The task team's spokesperson and DA Shadow Deputy Minister of Trade and Industry Mat Cuthbert said its role was to combat the ongoing theft of public infrastructure across South Africa.

"The governing party has failed to protect these public infrastructures and also arrest the criminals behind this movement," he said.

Cuthbert believes infrastructure damage and theft were major contributors to poor service delivery and load-shedding.

"It also holds back our economy significantly. All of our main SOEs like your Transnet, Eskom, Telkom as well as Prasa have said that it has got R187 billion knocked on the economy per annum and that is an amount of money to actually lose as a result of failing to protect our infrastructure," he said.

According to the DA, a joint statement released by Telkom, Eskom, Prasa and Transnet in July 2021, the persistent challenge of cable theft and infrastructure vandalism had lead to a combined direct loss of R7 billion every year.

He however said South Africa was not able to produce or transport goods that needed to drive the economy higher because electrical infrastructure was damaged, "cables are stolen, substations are burned and railways are stripped."

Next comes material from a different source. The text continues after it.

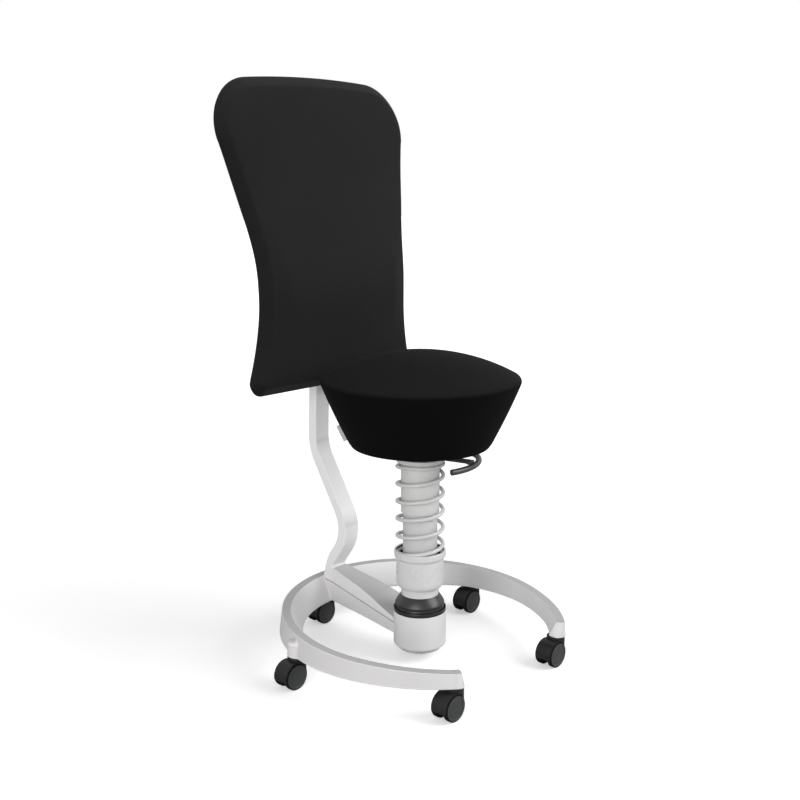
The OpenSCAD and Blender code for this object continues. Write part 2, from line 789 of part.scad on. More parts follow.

"That is holding us back and it's absolutely detrimental to the economy and it is something that needs to be dealt with quickly," he added.

Cuthbert said the party would be writing to Parliament’s Speaker Nosiviwe Mapisa-Nqakula to request an urgent debate on the matter.

He further indicated that the DA task team had developed a set of local, provincial, and national interventions which will help deal with the crisis at hand.

Some of the party's proposed interventions include:

* Creating a Specialised SAPS Unit

* Setting copper theft reduction targets at parastatals

* Empowering the Non-Ferrous Theft (NFTCC) Combatting Committee through legislation

* Establishing a reward hotline (as a means to encourage the public to report criminal activities)

* Eradicating the backlog of scrap dealer licences

According to Cuthbert, the task team intended to urgently streamline solutions that will help eradicate the crisis.

"I mean if we fail to protect our infrastructure then our economy will go down. So we need to protect our economic infrastructure to protect our economy," he said.